==== Dataset extract ====

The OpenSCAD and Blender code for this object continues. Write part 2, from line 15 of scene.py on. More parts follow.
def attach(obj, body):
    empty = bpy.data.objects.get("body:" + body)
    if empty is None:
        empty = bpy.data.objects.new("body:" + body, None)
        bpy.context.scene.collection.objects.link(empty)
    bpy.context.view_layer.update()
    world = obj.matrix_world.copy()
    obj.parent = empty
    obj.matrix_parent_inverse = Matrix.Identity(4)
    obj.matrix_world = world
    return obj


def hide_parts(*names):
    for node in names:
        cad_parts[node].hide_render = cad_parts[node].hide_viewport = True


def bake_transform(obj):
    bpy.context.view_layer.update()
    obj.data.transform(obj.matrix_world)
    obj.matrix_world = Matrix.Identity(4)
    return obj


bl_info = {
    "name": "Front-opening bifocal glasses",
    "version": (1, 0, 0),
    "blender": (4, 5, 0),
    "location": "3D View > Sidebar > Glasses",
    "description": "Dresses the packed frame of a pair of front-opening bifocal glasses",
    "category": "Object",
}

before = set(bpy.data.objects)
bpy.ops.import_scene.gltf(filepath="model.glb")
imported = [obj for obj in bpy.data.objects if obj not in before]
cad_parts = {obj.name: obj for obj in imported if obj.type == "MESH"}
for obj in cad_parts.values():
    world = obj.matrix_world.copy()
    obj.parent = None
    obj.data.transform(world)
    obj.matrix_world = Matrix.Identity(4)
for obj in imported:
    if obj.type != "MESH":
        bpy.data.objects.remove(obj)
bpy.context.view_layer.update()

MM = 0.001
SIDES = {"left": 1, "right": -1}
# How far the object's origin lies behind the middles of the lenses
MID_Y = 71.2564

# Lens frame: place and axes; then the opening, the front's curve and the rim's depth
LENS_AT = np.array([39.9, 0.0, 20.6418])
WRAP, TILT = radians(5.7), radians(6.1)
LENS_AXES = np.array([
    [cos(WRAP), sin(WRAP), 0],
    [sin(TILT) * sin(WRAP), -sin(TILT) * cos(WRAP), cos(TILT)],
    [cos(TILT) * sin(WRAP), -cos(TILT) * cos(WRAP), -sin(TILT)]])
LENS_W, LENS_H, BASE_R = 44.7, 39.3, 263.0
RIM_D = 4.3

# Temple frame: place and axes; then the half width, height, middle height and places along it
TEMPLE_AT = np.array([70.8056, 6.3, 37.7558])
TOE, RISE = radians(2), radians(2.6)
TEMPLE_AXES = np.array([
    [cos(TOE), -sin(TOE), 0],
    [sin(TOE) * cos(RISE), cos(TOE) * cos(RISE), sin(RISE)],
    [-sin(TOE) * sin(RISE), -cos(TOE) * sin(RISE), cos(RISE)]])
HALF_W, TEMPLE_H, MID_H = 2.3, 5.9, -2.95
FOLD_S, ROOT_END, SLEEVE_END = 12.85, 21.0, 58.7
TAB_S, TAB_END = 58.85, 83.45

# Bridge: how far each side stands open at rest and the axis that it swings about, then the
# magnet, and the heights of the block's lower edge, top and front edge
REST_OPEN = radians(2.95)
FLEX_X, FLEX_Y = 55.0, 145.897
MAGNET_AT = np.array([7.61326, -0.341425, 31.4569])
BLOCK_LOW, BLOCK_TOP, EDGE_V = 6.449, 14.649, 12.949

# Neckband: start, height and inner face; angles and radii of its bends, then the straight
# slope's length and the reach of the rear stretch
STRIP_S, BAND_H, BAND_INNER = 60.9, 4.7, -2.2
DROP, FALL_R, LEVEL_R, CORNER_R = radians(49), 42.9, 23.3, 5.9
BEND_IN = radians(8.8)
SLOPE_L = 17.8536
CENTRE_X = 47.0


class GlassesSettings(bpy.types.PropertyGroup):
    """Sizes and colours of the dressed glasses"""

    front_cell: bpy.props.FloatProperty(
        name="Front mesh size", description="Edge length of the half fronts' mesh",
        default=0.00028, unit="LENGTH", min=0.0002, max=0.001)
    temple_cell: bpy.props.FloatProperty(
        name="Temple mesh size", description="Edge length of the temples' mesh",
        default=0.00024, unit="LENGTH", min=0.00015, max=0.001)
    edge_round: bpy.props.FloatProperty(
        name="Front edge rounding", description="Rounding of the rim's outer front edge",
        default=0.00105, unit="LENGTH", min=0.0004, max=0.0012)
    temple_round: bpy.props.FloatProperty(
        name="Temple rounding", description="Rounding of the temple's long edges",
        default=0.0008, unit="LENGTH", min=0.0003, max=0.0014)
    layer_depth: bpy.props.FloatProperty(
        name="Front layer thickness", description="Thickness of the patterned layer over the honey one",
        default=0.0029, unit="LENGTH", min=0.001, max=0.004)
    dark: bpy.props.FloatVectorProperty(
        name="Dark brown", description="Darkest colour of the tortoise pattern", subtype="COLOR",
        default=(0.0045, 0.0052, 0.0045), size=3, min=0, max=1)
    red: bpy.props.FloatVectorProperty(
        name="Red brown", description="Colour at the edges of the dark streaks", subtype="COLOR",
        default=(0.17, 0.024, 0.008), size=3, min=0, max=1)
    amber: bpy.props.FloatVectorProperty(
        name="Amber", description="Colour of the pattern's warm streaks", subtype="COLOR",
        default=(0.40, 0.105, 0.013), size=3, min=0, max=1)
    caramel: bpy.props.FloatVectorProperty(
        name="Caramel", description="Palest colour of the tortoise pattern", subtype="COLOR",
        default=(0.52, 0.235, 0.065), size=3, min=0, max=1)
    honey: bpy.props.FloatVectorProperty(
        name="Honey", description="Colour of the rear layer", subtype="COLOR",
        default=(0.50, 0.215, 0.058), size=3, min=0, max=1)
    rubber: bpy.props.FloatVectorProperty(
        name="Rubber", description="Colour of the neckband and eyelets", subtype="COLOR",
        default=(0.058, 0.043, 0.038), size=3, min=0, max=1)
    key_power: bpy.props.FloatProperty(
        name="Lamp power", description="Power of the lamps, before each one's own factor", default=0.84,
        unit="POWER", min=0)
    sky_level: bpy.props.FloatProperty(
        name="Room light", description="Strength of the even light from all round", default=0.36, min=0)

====

**Required task:**
Extract every line containing the string "names" from the data above.

**Right answer:**
def hide_parts(*names):
    for node in names:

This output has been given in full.